# INPUT FOR THIS TASK
========================

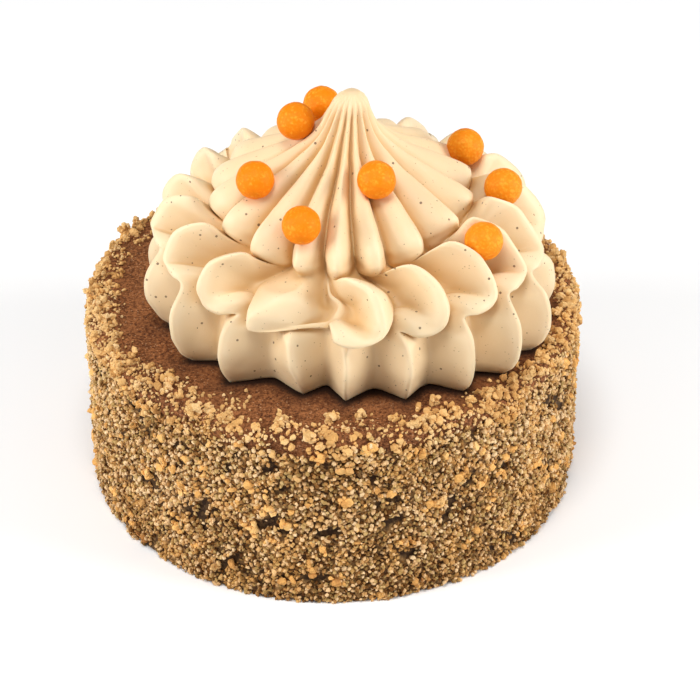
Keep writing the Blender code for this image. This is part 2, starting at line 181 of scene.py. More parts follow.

========================

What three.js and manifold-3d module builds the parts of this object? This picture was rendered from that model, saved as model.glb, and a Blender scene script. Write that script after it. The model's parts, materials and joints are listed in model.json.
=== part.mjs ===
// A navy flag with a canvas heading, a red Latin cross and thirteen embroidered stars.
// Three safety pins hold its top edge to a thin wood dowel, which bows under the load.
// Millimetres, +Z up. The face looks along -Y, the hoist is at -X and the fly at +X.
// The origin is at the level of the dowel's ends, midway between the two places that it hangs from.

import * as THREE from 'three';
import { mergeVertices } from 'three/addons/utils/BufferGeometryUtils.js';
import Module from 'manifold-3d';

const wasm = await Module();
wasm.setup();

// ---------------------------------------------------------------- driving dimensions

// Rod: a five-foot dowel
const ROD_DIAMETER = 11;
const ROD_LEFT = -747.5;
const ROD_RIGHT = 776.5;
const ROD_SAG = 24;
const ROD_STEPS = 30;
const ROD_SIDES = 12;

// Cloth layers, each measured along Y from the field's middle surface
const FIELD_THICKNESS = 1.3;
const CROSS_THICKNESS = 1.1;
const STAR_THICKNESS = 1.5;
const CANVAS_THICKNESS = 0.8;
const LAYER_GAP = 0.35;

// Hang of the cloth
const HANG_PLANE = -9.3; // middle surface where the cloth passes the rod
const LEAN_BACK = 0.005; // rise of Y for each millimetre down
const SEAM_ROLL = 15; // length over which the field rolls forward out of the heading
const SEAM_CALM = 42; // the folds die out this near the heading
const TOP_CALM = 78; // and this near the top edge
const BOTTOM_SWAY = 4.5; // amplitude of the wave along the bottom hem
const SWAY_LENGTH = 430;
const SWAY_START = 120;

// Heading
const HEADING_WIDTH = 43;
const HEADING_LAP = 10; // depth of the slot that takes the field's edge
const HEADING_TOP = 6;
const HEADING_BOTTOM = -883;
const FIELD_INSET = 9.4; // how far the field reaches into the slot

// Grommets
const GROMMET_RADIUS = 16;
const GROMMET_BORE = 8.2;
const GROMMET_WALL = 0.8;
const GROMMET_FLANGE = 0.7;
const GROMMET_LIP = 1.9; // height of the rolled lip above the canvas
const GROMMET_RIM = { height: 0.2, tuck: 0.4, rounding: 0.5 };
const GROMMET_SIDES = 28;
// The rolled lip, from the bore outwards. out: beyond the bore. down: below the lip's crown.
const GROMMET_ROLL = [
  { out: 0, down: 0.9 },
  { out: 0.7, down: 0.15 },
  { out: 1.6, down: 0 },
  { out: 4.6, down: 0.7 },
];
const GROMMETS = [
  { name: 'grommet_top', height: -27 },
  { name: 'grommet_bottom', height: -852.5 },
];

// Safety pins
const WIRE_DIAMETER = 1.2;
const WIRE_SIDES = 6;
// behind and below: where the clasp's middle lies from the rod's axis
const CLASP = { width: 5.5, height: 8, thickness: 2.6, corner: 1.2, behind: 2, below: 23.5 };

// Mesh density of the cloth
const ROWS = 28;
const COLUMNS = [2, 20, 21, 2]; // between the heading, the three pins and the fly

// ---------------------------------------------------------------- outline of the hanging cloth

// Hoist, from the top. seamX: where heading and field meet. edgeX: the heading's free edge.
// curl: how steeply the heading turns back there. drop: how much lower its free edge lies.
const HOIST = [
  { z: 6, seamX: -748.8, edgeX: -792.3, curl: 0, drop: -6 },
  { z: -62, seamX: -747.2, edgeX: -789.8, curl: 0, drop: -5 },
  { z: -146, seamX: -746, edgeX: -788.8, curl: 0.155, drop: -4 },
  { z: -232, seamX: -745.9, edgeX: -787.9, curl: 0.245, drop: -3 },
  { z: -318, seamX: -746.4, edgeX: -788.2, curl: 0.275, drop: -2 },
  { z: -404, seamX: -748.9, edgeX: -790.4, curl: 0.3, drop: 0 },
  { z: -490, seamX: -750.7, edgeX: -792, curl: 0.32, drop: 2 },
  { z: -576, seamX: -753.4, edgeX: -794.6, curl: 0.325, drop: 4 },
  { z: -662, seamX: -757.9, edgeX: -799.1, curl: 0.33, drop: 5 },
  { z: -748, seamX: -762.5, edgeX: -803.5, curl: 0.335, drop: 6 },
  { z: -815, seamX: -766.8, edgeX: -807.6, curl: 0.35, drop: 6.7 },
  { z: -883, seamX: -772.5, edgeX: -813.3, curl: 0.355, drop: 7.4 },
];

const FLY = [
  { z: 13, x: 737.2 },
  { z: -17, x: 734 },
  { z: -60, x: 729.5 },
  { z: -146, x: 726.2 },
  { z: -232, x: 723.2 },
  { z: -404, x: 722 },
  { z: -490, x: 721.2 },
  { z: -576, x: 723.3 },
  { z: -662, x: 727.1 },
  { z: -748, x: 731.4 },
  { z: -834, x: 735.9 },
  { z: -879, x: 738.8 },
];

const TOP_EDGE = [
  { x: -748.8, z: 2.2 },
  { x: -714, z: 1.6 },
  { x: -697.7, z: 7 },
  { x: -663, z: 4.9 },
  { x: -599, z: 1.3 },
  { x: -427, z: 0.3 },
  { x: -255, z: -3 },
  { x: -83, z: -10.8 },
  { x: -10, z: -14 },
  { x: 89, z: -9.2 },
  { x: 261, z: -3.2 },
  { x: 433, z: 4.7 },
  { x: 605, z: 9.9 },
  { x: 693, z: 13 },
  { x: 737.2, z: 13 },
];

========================

Your answer should be a single number: the count of lines holding the word "parts".

2